J’ai deux excellents étalons de six ans. Elwood Blues (SF, Ogrion des Champs x Live du Theil), en qui je crois énormément, a participé au circuit des Cycles Classiques à quatre et cinq ans et a fait sept parcours à six ans, tous sans fautes. L’autre s’appelle Express de Hus (SF, Conrad de Hus x Quick Star) et a, selon moi, le potentiel pour aller loin. Il a beaucoup de poussée de par ses origines et les propriétaires et moi-même souhaitons prendre notre temps pour le former. Je serais déçu si ces deux chevaux-là ne faisaient pas parler d’eux plus tard car lorsqu’ils font des sans-fautes, c’est uniquement par leur qualité. Je ne fais que mon rôle de cavalier en les plaçant correctement et je les laisse faire. Lorsque l’on sent que l’on a un jeune cheval avec du potentiel, un peu comme avec Atome, il est important de préparer la suite.
Comment avez-vous vécu la période de confinement avec votre double casquette de cavalier de haut niveau et de gérant de structure équestre ?
En ce qui concerne mes chevaux, cela n’a pas changé grand-chose car ils ont pu continuer à travailler. Le plus difficile a été de maintenir les chevaux d’âge en condition car j’entretiens habituellement leur physique par énormément de travail en extérieur, mais étant donné que nous n’avions plus l’autorisation de sortir de la structure, les chevaux se sont lassés. Atome ne voulait d’ailleurs plus entrer dans la carrière. C’est dommage car ils étaient prêts en revenant de la tournée à Vejer de la Frontera, en Espagne, et nous avons dû tout arrêter à notre retour sans savoir à quoi s’attendre pour a suite, ni si nous devions continuer à faire sauter les chevaux ou non.
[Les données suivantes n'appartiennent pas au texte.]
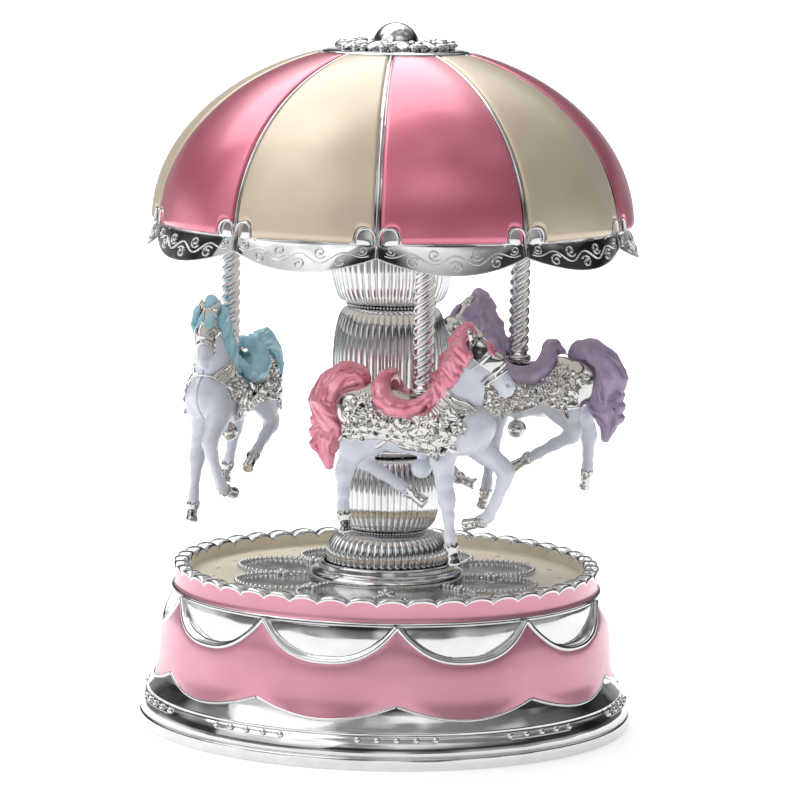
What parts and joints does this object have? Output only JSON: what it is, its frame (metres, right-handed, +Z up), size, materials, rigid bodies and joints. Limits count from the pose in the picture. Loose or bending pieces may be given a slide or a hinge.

Cette période a été plus compliquée pour le centre équestre dont l'activité a cessé pendant trois mois. Nous assurons également des formations BPJEPS que seuls certains élèves que nous logions sur place ont pu continuer à suivre. Bien sûr, comme tous mes collègues, je vais devoir faire face à un manque à gagner par rapport aux gains habituels et cela va se ressentir à la fin de l’année. Nous ne sommes cependant pas les plus à plaindre car nous avons pu mettre une grande partie des chevaux de formation et du centre équestre au pré.